Le choix du nom reflète alors un destin particulier que l’on souhaite à un enfant. Par exemple, Andriamisaina qui comprend le mot «Andriana» (le noble) ou encore «misaina» (intelligent) qui est attribué à l'enfant auquel on souhaite une grande agilité intellectuelle.

«La longueur des noms vient également du fait que souvent les noms du père et de la mère, ou ceux des grands parents sont associés pour nommer l’enfant». Un nom est ainsi souvent le résultat de nombreux rajouts à travers des suffixes et préfixes comme «Zafi» (petite fille ou petit fils de) ou «Zana» (fille de ou fils de).

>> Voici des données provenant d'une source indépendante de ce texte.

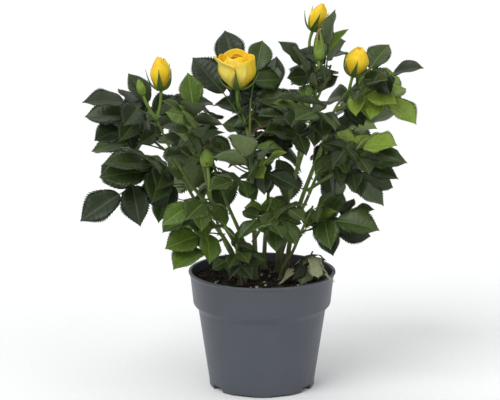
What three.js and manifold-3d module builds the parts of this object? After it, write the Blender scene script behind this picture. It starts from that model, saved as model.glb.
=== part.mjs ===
// A miniature rose bush with four yellow flowers, standing in a round nursery pot.
// Millimetres, +Z up, -Y is the front. The origin is the middle of the pot's flat underside.
import * as THREE from 'three';
import { mergeVertices } from 'three/addons/utils/BufferGeometryUtils.js';
import Module from 'manifold-3d';

const wasm = await Module();
wasm.setup();

// Driving dimensions.
const seatGap = 0.3;
const degree = Math.PI / 180;
const goldenAngle = 137.5 * degree;
const goldenShare = 0.618;

const pot = {
  height: 104,
  heelRadius: 46.5,
  bodyTop: { radius: 56.4, height: 70 },
  collar: { radius: 60.8, height: 75 },
  rim: { radius: 63.6, height: 101 },
  lip: { radius: 65, height: 102.4 },
  wall: 1.5,
  floor: 5,
  sides: 36,
  drain: { angles: [57, 123, 237, 303], width: 14, height: 3.5, depth: 9 },
  relief: { angles: [21, 159, 201, 339], width: 18, height: 1.2, depth: 3 },
};

const soil = { top: 99, edge: 96.5, flatRadius: 47 };
const limbFoot = soil.top + seatGap;
const stem = { flare: 1.5, flareHeight: 5, sides: 5, upright: 0.4, bow: 0.7, steps: { cane: 7, bough: 4 } };
const twig = {
  sides: 3,
  radius: 1.5,
  tipRadius: 1.1,
  bend: 0.45,
  stemNodes: { first: 0.18, last: 0.96, count: 10 },
  sideNodes: { first: 0.5, last: 0.96, count: 4 },
  forks: { first: 0.3, span: 0.4 },
  length: 0.55,
  spread: 26,
  lift: 14,
  sag: 3,
  slimness: 0.85,
};
const sampleRows = { forward: [0.15, 0.3, 0.45, 0.6, 0.8], sideways: [-1, -0.5, 0, 0.5, 1], lead: 0.8 };
const stalk = { halfWidth: 0.7, halfHeight: 0.6, halfRoot: 1, testFrom: 0.3, testStep: 0.12 };
const leaf = {
  thickness: 0.9,
  arch: { least: 0.14, more: 0.18 },
  steep: 0.12,
  facing: 0.75,
  roll: 0.6,
  terminal: { share: 0.56, least: 20, most: 44 },
  pairs: [{ back: 0.3, angle: 70, scale: 0.86 }, { back: 0.78, angle: 70, scale: 0.66 }],
  widest: { from: 0.27, to: 0.63, half: 0.41, middle: 0.42 },
  tilt: { range: 0.3, down: 0.6 },
  length: { least: 0.94, more: 0.1 },
  width: { least: 0.66, more: 0.14 },
  fold: { least: 0.06, more: 0.1 },
  droop: { least: 0.05, more: 0.12 },
  bareStalk: 5,
  leastShare: 0.5,
};
const spray = {
  aimTries: 24,
  tries: 64,
  triesPerNode: 4,
  wander: { least: 0.5, more: 0.2 },
  lift: { least: -35, more: 75 },
  reach: { least: 0.85, more: 0.3 },
  aimShrink: 0.01,
  shrink: 0.006,
};
const roomShares = [0.1, 0.3, 0.5, 0.7, 0.9];
const stationSteps = 30;
const randomStep = { by: 1664525, plus: 1013904223, span: 4294967296 };
const plantSeed = 30;
const seedSteps = {
  twig: 7919,
  aim: { mass: 104729, leaf: 7907, attempt: 613 },
  leaf: { mass: 15485, leaf: 3571, attempt: 911 },
  withered: 6007,
};
const clearance = { space: 1.2, limb: 4.2, flower: 3, leaf: 3.2, rim: 4, soil: 3 };

// The stems that rise from the soil, and the boughs that leave them part of the way up.
const limbs = [
  { name: 'cane_left', foot: [-17, 2], tip: [-70, -2, 194], radius: [2.2, 1.5] },
  { name: 'cane_left_low', foot: [-21, -9], tip: [-62, -12, 176], radius: [2.0, 1.4] },
  { name: 'cane_front_left', foot: [-16, -20], tip: [-30, -26, 130], radius: [2.0, 1.4] },
  { name: 'cane_centre', foot: [-6, -14], tip: [-10, -12, 208], radius: [2.4, 1.6] },
  { name: 'cane_sprout', foot: [-19, -33], tip: [-21, -33, 112], radius: [1.5, 1.2] },
  { name: 'cane_top', foot: [14, 10], tip: [44, 9, 240], radius: [2.4, 1.6] },
  { name: 'cane_right', foot: [22, -2], tip: [60, 4, 238], radius: [2.3, 1.5] },
  { name: 'cane_right_low', foot: [17, -13], tip: [28, -18, 128], radius: [1.8, 1.3] },
  { name: 'cane_back_left', foot: [-12, 19], tip: [-34, 36, 164], radius: [2.1, 1.4] },
  { name: 'cane_back', foot: [2, 23], tip: [6, 40, 168], radius: [2.1, 1.4] },
  { name: 'cane_back_right', foot: [16, 25], tip: [42, 36, 164], radius: [2.1, 1.4] },
  { name: 'bough_front_low', from: 'cane_centre', at: 0.3, tip: [-2, -32, 148], radius: [1.5, 1.3] },
  { name: 'bough_front', from: 'cane_centre', at: 0.62, tip: [-9, -34, 186], radius: [1.5, 1.3] },
  { name: 'bough_left_mid', from: 'cane_left_low', at: 0.55, tip: [-50, -16, 196], radius: [1.5, 1.3] },
  { name: 'bough_right_front', from: 'cane_top', at: 0.62, tip: [33, -20, 222], radius: [1.5, 1.3] },
  { name: 'bough_right_mid', from: 'cane_right', at: 0.5, tip: [58, -16, 192], radius: [1.5, 1.3] },
];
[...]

L’historien prend exemple sur son nom à lui, «Ramakavelo» qui, à ses dires, vient de l’association de deux noms « Ramaka » qui signifie ‘prendre’ et « Ravelo » qui signifie ‘esprit’. Les patronymes les plus courants sont souvent tirés des noms comme Fitia (amour), Aina (vie), Ako (écho), Andry (pilier) entre autres.

«Tous les noms malgaches ont donc leur signification et comporte un sens littéral, ainsi qu’un sens figuré c'est-à-dire l’interprétation du nom», poursuit Ramakavelo.

Dans les anciennes générations, un nom appartenait d'ailleurs à un individu unique et ne se transmettait pas au sein d'une même famille. Les frères et sœurs ne portaient pas le même nom, ajoute-t-il. Toutefois, cette tradition a évolué avec l’histoire de Madagascar et notamment avec l’arrivée des missionnaires qui ont amené le christianisme, ainsi que la période de la colonisation par la France entre 1895 et 1960.

Les noms ont depuis gardé leur longueur, mais les prénoms eux, deviennent marqués d’une empreinte française. D’où l’apparition des prénoms comme Jean, Jules, Marie, Alain etc. aujourd'hui, très courant, sur la Grande Ile.